We cannot, therefore, do His commandments without a hope for His salvation. For only in proportion as we have assured our title to the promises of the Gospel, can we take hold of them, plead them, or experience their support. When therefore our hope is indistinct, we are almost left to our own unassisted resources; and our course will probably end in "perpetual backsliding." Active devotedness flows from assured acceptance. Where there is no certainty, there can be little love, little delight, little diligence. Let us walk in sunshine, and we shall work cheerfully and honorably for God.
Keep then the eye fixed on Christ as the ground, and on obedience as the evidence, of our hope. Thus will our own confidence be more established; and others, beholding in us the power of our Christian hope, will be led to say, "We will go with you, for we have heard that God is with you."

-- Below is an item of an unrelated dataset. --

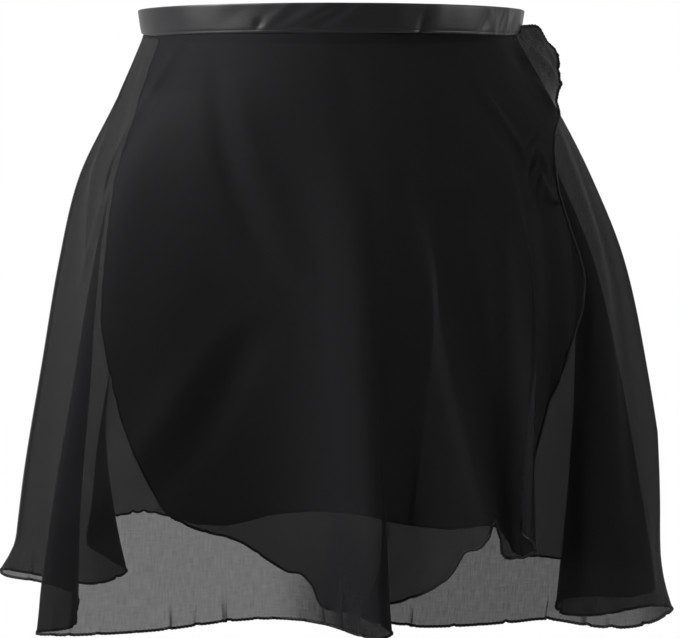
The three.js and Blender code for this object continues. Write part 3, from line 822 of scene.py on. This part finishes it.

Here we have salvation by grace, and the fruits thereof. All David's hope was fixed upon God, he looked to him alone for salvation; and then he endeavored most earnestly to fulfill the commands of his law. Those who place least reliance upon good works are very frequently those who have the most of them: that same divine teaching which delivers us from confidence in our own doings leads us to abound in every good work to the glory of God. In times of trouble there are two things to be done, the first is to hope in God, and the second is to do that which is right. The first without the second would be mere presumption; the second without the first mere formalism. It is well if in looking back we can claim to have acted in the way which is commanded of the Lord. If we have acted rightly towards God we are sure that he will act kindly towards us.